There are no easy answers to the current crisis. But there are plenty of
important questions to ask our leaders, starting with:
1. How is it that
few, if any, of our leaders foresaw the consequences of the near-total
deregulation of the mortgage market and Wall Street? How could they not
have seen that the toxic combination of age-old greed, the growing
complexity of financial instruments, the lack of transparency in the
markets, and the cavalier attitude of those government officials who were
supposed to be minding the store would amount to no good?
2. How is
it that the Federal Reserve Chair has $800 billion to spend as he pleases
to save or buy corporations that are "too big to fail"? Why does he have
such discretion to spend so much of our money so freely, when other
economic needs such as health care, education, clean energy, public
transportation and on and on must go begging?

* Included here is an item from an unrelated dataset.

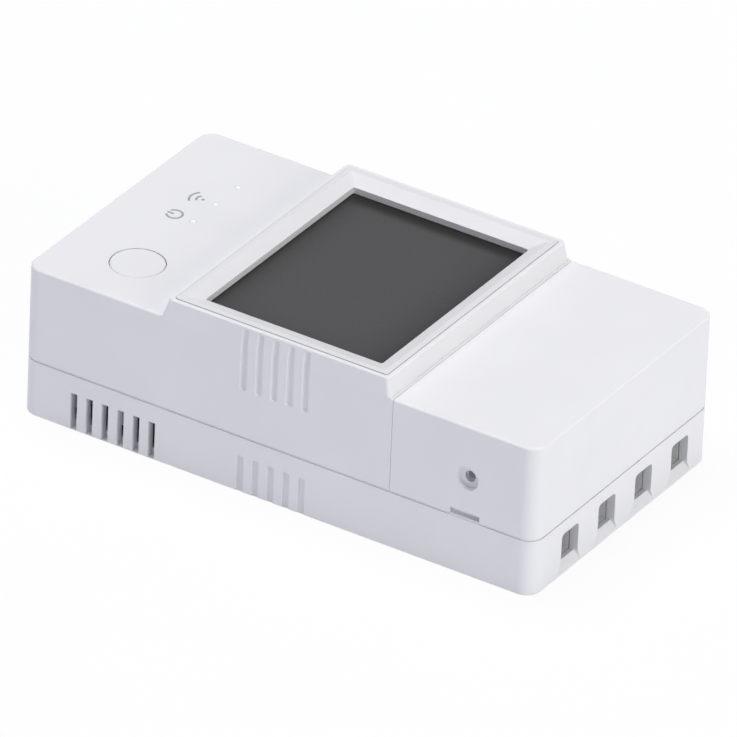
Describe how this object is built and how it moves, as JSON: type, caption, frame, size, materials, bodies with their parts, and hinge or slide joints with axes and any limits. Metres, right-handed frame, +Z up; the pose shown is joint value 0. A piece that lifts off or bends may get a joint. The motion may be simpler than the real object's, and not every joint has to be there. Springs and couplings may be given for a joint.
{
  "type": "smart switch",
  "caption": "White in-line power switch with a raised square display, round button, status lights, removable terminal cover and wire ports in one end.",
  "frame": {"origin": "centre of the underside", "axes": "+X along the case towards the wire ports, +Z up out of the display, +Y across towards the lights"},
  "size_m": [0.098, 0.054, 0.0309],
  "materials": {
    "case_white": "fine satin moulded ABS",
    "bezel_white": "smooth satin moulded ABS",
    "window_smoke": "smoked acrylic with a matt front",
    "lcd_glass": "polished glass with polarising film",
    "backlight_white": "milky acrylic",
    "clear_plastic": "clear acrylic",
    "led_body": "cast epoxy",
    "board_green": "glass-fibre board with green solder mask",
    "board_blue": "glass-fibre board with dark blue solder mask",
    "shield_tin": "pressed tin-plated steel",
    "zinc_steel": "zinc-plated steel",
    "busbar_brass": "rolled brass",
    "block_grey": "moulded polyamide",
    "black_plastic": "moulded black polyamide",
    "plunger_white": "moulded acetal",
    "relay_black": "moulded black polyester",
    "coil_copper": "enamelled copper wire",
    "relay_iron": "soft iron, nickel-plated",
    "ferrite": "sintered ferrite",
    "winding_tape": "yellow insulating tape",
    "capacitor_sleeve": "shrunk dark sleeve",
    "film_yellow": "moulded yellow box",
    "varistor_blue": "dipped blue epoxy",
    "fuse_grey": "cement coating",
    "chip_epoxy": "moulded epoxy"
  },
  "bodies": {
    "case": {"base_shell": "case_white", "bridge_rectifier": "chip_epoxy", "bulk_capacitors": "capacitor_sleeve", "busbars": "busbar_brass", "case_screws": "zinc_steel", "choke": "ferrite", "control_board": "board_green", "control_board_screws": "zinc_steel", "display_bezel": "bezel_white", "display_window": "window_smoke", "driver_chips": "chip_epoxy", "film_capacitor": "film_yellow", "fuse_resistor": "fuse_grey", "lcd_backlight": "backlight_white", "lcd_glass": "lcd_glass", "lcd_pins": "shield_tin", "light_pipe": "clear_plastic", "link_header": "black_plastic", "link_socket": "black_plastic", "main_board": "board_green", "main_cover": "case_white", "radio_board": "board_blue", "radio_shield": "shield_tin", "relay_base": "black_plastic", "relay_bobbin": "plunger_white", "relay_case": "relay_black", "relay_coil": "coil_copper", "relay_contact": "busbar_brass", "relay_yoke": "relay_iron", "sensor_contacts": "busbar_brass", "sensor_jack": "black_plastic", "status_leds": "led_body", "tact_switch_body": "black_plastic", "terminal_block": "block_grey", "transformer_core": "ferrite", "transformer_former": "black_plastic", "transformer_winding": "winding_tape", "varistor": "varistor_blue"},
    "button": {"button_cap": "case_white", "tact_switch_plunger": "plunger_white"},
    "terminal_cover": {"terminal_cover": "case_white"},
    "relay_armature": {"relay_armature": "relay_iron"},
    "terminal_screw_1": {"terminal_screw_1": "zinc_steel"},
    "wire_clamp_1": {"wire_clamp_1": "zinc_steel"},
    "terminal_screw_2": {"terminal_screw_2": "zinc_steel"},
    "wire_clamp_2": {"wire_clamp_2": "zinc_steel"},
    "terminal_screw_3": {"terminal_screw_3": "zinc_steel"},
    "wire_clamp_3": {"wire_clamp_3": "zinc_steel"},
    "terminal_screw_4": {"terminal_screw_4": "zinc_steel"},
    "wire_clamp_4": {"wire_clamp_4": "zinc_steel"}
  },
  "joints": [
    {"name": "button_press", "type": "slide", "parent": "case", "child": "button", "axis": [0, 0, -1], "range_m": [0, 0.0004], "stiffness_N_per_m": 120, "springref_m": -0.0003},
    {"name": "terminal_cover_lift", "type": "slide", "parent": "case", "child": "terminal_cover", "axis": [0, 0, 1], "range_m": [0, 0.024]},
    {"name": "relay_armature_pull", "type": "hinge", "parent": "case", "child": "relay_armature", "pos_m": [0.0046, -0.0122, 0.016], "axis": [0, 1, 0], "range_deg": [0, 5], "stiffness_Nm_per_rad": 0.004, "springref_deg": -2.86},
    {"name": "terminal_screw_1_turn", "type": "hinge", "parent": "case", "child": "terminal_screw_1", "pos_m": [0.04165, -0.01582, 0.012], "axis": [0, 0, -1], "range_deg": [0, 1440]},
    {"name": "wire_clamp_1_rise", "type": "slide", "parent": "case", "child": "wire_clamp_1", "axis": [0, 0, 1], "range_m": [0, 0.0028]},
    {"name": "terminal_screw_2_turn", "type": "hinge", "parent": "case", "child": "terminal_screw_2", "pos_m": [0.04165, -0.00468, 0.012], "axis": [0, 0, -1], "range_deg": [0, 1440]},
    {"name": "wire_clamp_2_rise", "type": "slide", "parent": "case", "child": "wire_clamp_2", "axis": [0, 0, 1], "range_m": [0, 0.0028]},
    {"name": "terminal_screw_3_turn", "type": "hinge", "parent": "case", "child": "terminal_screw_3", "pos_m": [0.04165, 0.00647, 0.012], "axis": [0, 0, -1], "range_deg": [0, 1440]},
    {"name": "wire_clamp_3_rise", "type": "slide", "parent": "case", "child": "wire_clamp_3", "axis": [0, 0, 1], "range_m": [0, 0.0028]},
    {"name": "terminal_screw_4_turn", "type": "hinge", "parent": "case", "child": "terminal_screw_4", "pos_m": [0.04165, 0.01762, 0.012], "axis": [0, 0, -1], "range_deg": [0, 1440]},
    {"name": "wire_clamp_4_rise", "type": "slide", "parent": "case", "child": "wire_clamp_4", "axis": [0, 0, 1], "range_m": [0, 0.0028]}
  ],
  "couplings": [
    {"joint": "terminal_screw_1_turn", "follows": "wire_clamp_1_rise", "rad_per_m": 8975.9},
    {"joint": "terminal_screw_2_turn", "follows": "wire_clamp_2_rise", "rad_per_m": 8975.9},
    {"joint": "terminal_screw_3_turn", "follows": "wire_clamp_3_rise", "rad_per_m": 8975.9},
    {"joint": "terminal_screw_4_turn", "follows": "wire_clamp_4_rise", "rad_per_m": 8975.9}
  ]
}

3. If a corporation is too
big to fail, why do we allow it to exist?
4. Why should Congress trust
the Bush administration -- the Bush administration that gave us Saddam's
phantom WMDs, the "connection" between Saddam and 9/11, the looting of the
Iraqi National Museum while the oil wells were guarded, the "death throes"
of the insurgency, Abu Ghraib, extraordinary rendition, Guantanamo, the suspension of habeas corpus, the denial at first of global warming then the denial of our role in it then the denial of our responsibility and ability to solve it, the criminal neglect of New Orleans before, during and after Katrina, and the "deregulate at any cost" mentality that got us into this mess -- why should Congress trust the Bush administration with newly unfettered power to spend hundreds of billions of taxpayer dollars as the administration sees fit? How, in other words, can we not think that they will either reward their friends instead of the people, completely screw this up and make the crisis worse, or both?
Before Congress signs that $700 billion bailout check, we'd like some answers.